Woody Allen está entre mis directores favoritos, abajito de Almodóvar. Y sí, estoy predispuesta cuando veo una peli suya: me suelen gustar. Me perdí la época de sus primera comedias, por edad, y creo que me enganché con Interiores, del 1978 (año en que yo cumplí 15, época en la que aún iba al cine con mis padres). Con ese film, el director neoyorquino dio su primer giro hacia el drama a la Ingmar Bergman.
Después se fue haciendo cada vez más él, más director de cine de autor, más a la europea. Ahí están Hannah y sus hermanas o Crimes and Misdemeanors (en Hispanoamérica, Crímenes y pecados; en España, Delitos y faltas) o Sombras y nieblas. Pero cuando emprendí, hace unas cuantas semanas en pleno confinamiento, el reto de las 10 películas favoritas, la que me vino a la mente fue Match Point, cuyo título se tradujo, con enorme imprecisión, como La provocación en Perú, Venezuela y México. Peor que la falta de precisión, es el sesgo (machista, claro) y la pérdida de todo el sentido vital que propone el director.
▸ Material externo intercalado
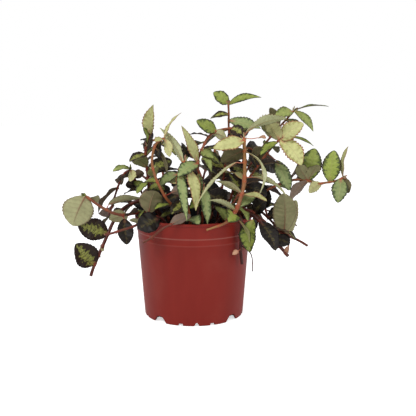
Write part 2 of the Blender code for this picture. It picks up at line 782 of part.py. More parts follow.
def back_stems(rng):
    """The stems on the far side: up out of the pot, out over its rim and down."""
    stems = []
    for i in range(BACK_STEMS):
        part = i / (BACK_STEMS - 1)
        angle = math.radians(BACK_FROM + (BACK_TO - BACK_FROM) * part + rng.uniform(-4, 4))
        way = Vector((math.cos(angle), math.sin(angle), 0))
        low = i % 2
        start = (20 if low else 33) * way
        top = rng.uniform(128, 150) if low else rng.uniform(165, 195)
        reach = rng.uniform(92, 112) if low else rng.uniform(58, 80)
        bow = Vector((-way.y, way.x, 0)) * rng.uniform(-8, 8)
        end = rng.uniform(78, 105) if low else top - rng.uniform(4, 16)
        route = [
            start + way * 3 + Vector((0, 0, 103)),
            start + way * (0.25 * reach) + bow + Vector((0, 0, top - 14)),
            way * (0.78 * reach) + bow * 1.2 + Vector((0, 0, top)),
            way * reach + bow * 0.6 + Vector((0, 0, end)),
        ]
        name = f"back_stem_{i + 1}"
        root = (start.x, start.y)
        fills = ((BACK_LEAVES, 0.25, 1.0, BACK_LEAF),)
        stems.append(Stem(name, BACK_THICKNESS, root, [p * MM for p in route], [], (), fills))
    return stems


def as_routed(stem):
    """The stem with its route and shoots turned from readings into points."""
    shoots = tuple((thick, [seen(*p) for p in route]) for thick, route in stem.shoots)
    return stem._replace(route=[seen(*p) for p in stem.route], shoots=shoots)


def all_stems():
    return [as_routed(stem) for stem in STEMS] + back_stems(random.Random(BACK_SEED))


def grow_stems(stems, room, scratch):
    """Tubes for each stem and its shoots, and the paths that its leaves grow from."""
    tubes = {}
    paths = {}
    for stem in stems:
        path = stem_path(stem)
        lines = [path] + [smooth(route, STEM_STEP * MM) for _, route in stem.shoots]
        thicknesses = [stem.thickness] + [thick for thick, _ in stem.shoots]
        solids = [tube(stem.name, line, t, scratch) for line, t in zip(lines, thicknesses)]
        for solid in solids:
            room.add_solid(stem.name, "stem", solid)
        tubes[stem.name] = solids
        paths[stem.name] = path
    return tubes, paths


def place_leaves(stems, paths, room):
    """Every stem's blades: first those that the view shows, then the hidden ones."""
    blades = {stem.name: [] for stem in stems}
    for stem in stems:
        path = paths[stem.name]
        for leaf in stem.leaves:
            poses = [placed(leaf, path, shift) for shift in DEPTH_SHIFTS]
            blades[stem.name].append(settle(stem.name, poses, room, SEEN_TRIES))
    for number, stem in enumerate(stems):
        rng = random.Random(100 + number)
        path = paths[stem.name]
        for count, start, end, usual in stem.fills:
            for i in range(count):
                part = start + (end - start) * (i + 0.5) / count
                length = usual * rng.uniform(0.8, 1.2) * MM
                poses = filler_poses(path, part, 1 if i % 2 else -1, length, rng)
                blades[stem.name].append(settle(stem.name, poses, room, HIDDEN_TRIES))
    return {name: [blade for blade in row if blade] for name, row in blades.items()}


def solid_leaf(blade, collection):
    points, faces, _ = leaf_sheet(blade, 0)
    sheet = add_mesh("leaf_sheet", points, faces, collection)
    shell = sheet.modifiers.new("thickness", "SOLIDIFY")
    shell.thickness = BLADE * MM
    shell.offset = 0
    solid = evaluated_copy(sheet, "leaf", collection)
    remove([sheet])
    weld(solid.data)
    return solid


def fuse(name, solids, parts):
    """One body of all the solids, by a Boolean union on their collection."""
    first, rest = solids[0], solids[1:]
    joined = new_collection("joining")
    for solid in rest:
        joined.objects.link(solid)
    union = first.modifiers.new("union", "BOOLEAN")
    union.solver = "MANIFOLD"
    union.operation = "UNION"
    union.operand_type = "COLLECTION"
    union.collection = joined
    body = evaluated_copy(first, name, parts)
    remove(solids)
    bpy.data.collections.remove(joined)
    weld(body.data)
    body.data.materials.clear()
    body.data.materials.append(principled(name, COLOURS["leafy"], 0.55))
    return body


def centre_on_ground(parts, helpers):
    """Parent everything to an empty that puts the middle of the whole's base at the origin."""
    bpy.context.view_layer.update()
    graph = bpy.context.evaluated_depsgraph_get()
    corners = []
    for obj in parts.objects:
        solid = obj.evaluated_get(graph)
        corners += [solid.matrix_world @ Vector(corner) for corner in solid.bound_box]
    middle = Vector([
        (min(c[i] for c in corners) + max(c[i] for c in corners)) / 2 for i in range(3)
    ])
    origin = bpy.data.objects.new("plant_origin", None)
    bpy.context.scene.collection.objects.link(origin)
    origin.location = (-middle.x, -middle.y, -min(c.z for c in corners))
    for group in (parts, *helpers):
        for obj in group.objects:
            obj.parent = origin


def main():
    clear_scene()
    parts = new_collection("potted_pellionia")
    scratch = new_collection("scratch")
    notches = new_collection("notch_cutters")
    holes = new_collection("hole_cutters")
    stems = all_stems()
    pot = build_pot(parts)
    soil = build_soil(parts)
    room = Room()
    room.add_solid("pot", "holder", pot)
    room.add_solid("soil", "holder", soil)
    tubes, paths = grow_stems(stems, room, scratch)
    blades = place_leaves(stems, paths, room)
    for stem in stems:
        solids = tubes[stem.name] + [solid_leaf(b, scratch) for b in blades[stem.name]]
        fuse(stem.name, solids, parts)
    bpy.data.collections.remove(scratch)
    cut_foot(pot, notches)
    cut_stem_holes(soil, stems, holes)
    centre_on_ground(parts, (notches, holes))


main()
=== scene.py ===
"""The potted trailing pellionia, dressed: fine leaves, stems, pot and soil on the solids.

The pot's axis stands at POT_AXIS, read from the solids. The plant's places are given as
they are seen from eye level in front of the pot, in millimetres: across, height, and depth
behind the pot's axis. seen() turns such a reading into a point in metres from that axis.
Each leaf takes the pose whose tip lies on its solid.
"""

import json
import math
import random
from typing import NamedTuple

import bmesh
import bpy
from mathutils import Matrix, Vector, kdtree

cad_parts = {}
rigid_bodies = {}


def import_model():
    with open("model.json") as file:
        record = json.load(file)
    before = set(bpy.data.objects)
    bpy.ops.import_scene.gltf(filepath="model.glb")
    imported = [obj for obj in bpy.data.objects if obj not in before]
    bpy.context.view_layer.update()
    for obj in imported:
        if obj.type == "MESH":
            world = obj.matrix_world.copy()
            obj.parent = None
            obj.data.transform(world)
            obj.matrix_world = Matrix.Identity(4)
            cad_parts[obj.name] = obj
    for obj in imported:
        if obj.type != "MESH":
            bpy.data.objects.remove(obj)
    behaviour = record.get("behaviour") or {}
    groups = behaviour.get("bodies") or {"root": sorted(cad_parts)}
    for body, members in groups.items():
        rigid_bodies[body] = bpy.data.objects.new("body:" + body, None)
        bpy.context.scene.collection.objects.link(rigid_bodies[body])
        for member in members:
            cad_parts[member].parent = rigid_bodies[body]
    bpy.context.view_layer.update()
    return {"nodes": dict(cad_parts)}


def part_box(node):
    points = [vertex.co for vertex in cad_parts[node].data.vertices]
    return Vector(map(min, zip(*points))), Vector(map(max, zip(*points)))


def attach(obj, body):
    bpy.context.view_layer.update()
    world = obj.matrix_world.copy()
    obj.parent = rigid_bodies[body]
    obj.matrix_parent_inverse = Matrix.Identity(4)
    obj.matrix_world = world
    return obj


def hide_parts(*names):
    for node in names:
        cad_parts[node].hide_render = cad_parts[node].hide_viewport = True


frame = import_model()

MM = 0.001
POT_LOW, POT_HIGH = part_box("pot")
POT_AXIS = Vector(((POT_LOW.x + POT_HIGH.x) / 2, (POT_LOW.y + POT_HIGH.y) / 2, 0))
UP = Vector((0, 0, 1))

# The pot, in millimetres
POT_HEIGHT = 103.0
RIM_RADIUS = 60.0
BASE_RADIUS = 50.8
POT_WALL = 1.2
BEAD_HEIGHT = 2.5
BEAD_DEPTH = 0.8
LEDGE_BELOW_RIM = 15.5
LINE_BELOW_RIM = 22.0
LEDGE_DEPTH = 0.45
LINE_DEPTH = 0.15
FLOOR_HEIGHT = 3.4
FLOOR_THICKNESS = 1.4
FOOT_WIDTH = 2.2
POT_SIDES = 160

# Cuts in the foot: width below, width above, height and inner radius
NOTCH_TURN = 3.0
SLOT = (16.6, 7.0, 6.5, 43.0)
VEE = (5.0, 1.5, 3.3, 45.0)
DENT = (5.0, 4.0, 2.2, 45.0)
DENT_OFFSET = 18.0

# The soil, in millimetres
SOIL_BELOW_RIM = 12.0
SOIL_DOME = 2.5
SOIL_ROUGHNESS = 0.7
SOIL_SIDES = 120
SOIL_RINGS = 44
GAP = 0.35
ROOT_DEPTH = 9.0
ROOT_RISE = 1.5
CRUMBS = 620
FIBRES = 70

# The view that the plant's places are read in, in millimetres
VIEW_DISTANCE = 720.0
VIEW_HEIGHT = 227.0
VIEW_YAW = math.atan((208 - 193.5) / 712)
VIEW_DIP = 9.3
LENS = 712 / 416 * 36

# Stems and leaves, in millimetres
STEM_STEP = 18.0
FINE_STEP = 1.6
STEM_SIDES = 12
SHORT_STALK = 5.0
BLADE = 0.7
THIN = 0.34
TOOTH = 3.0
ROWS_PER_TOOTH = 4
HALF_COLUMNS = 5
MATCH = 0.6
DEPTH_SHIFTS = (0, -4, 4, -8, 8, -12, 12, -17, 17, -23, 23)
SEEN_SIZES = (1, 0.85, 0.7)
HIDDEN_SIZES = (1, 0.8)
TURNS = (0, 25, -25, 50, -50, 80, -80, 115, -115, 150, -150, 180)

# Each look of a leaf: its age, from pale young to dark old, and how mauve its under face is
LOOKS = {
    "cream": (0.0, 0.05),
    "bud": (0.1, 0.3),
    "young": (0.2, 0.15),
    "silver": (0.32, 0.3),
    "fresh": (0.42, 0.2),
    "mid": (0.6, 0.4),
    "old": (0.82, 0.55),
    "dark": (1.0, 0.8),
    "ash": (0.7, 0.1),
    # This look is the ash look painted darker: painted shade.
    "shaded_ash": (0.72, 0.26),
    "olive": (0.8, 0.42),
    "mauve": (0.7, 0.7),
    "slate": (0.85, 0.95),
}
FRONT_LOOKS = ("dark", "old", "olive", "mid", "shaded_ash", "slate", "old", "fresh", "mauve", "dark")
PALE_LOOKS = ("shaded_ash", "young", "mauve", "silver", "olive", "fresh", "mid")
HIDDEN_LOOKS = ("dark", "dark", "old", "slate", "dark", "olive", "old", "dark", "mid")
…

Porque si algo me fascina de Match Point es el nivel de tragedia griega que consigue Woody Allen: Un protagonista a quien el destino (o la suerte) —representado por ese match point (ese tanto donde se decide quién gana o quién pierde el partido, es decir, donde se decide la vida misma)— libera socialmente, pero dejándolo preso, íntimamente, con la conciencia de su propia culpa. Genialidad total.
Quince años han pasado ya desde que esta cinta se estrenó (en el 2005 en Cannes). Después de verla en el cine, compré el cd, que está hoy en mi casa en Cuernavaca, tan lejos, como una parte de mí, de mi vida, de mi biografía.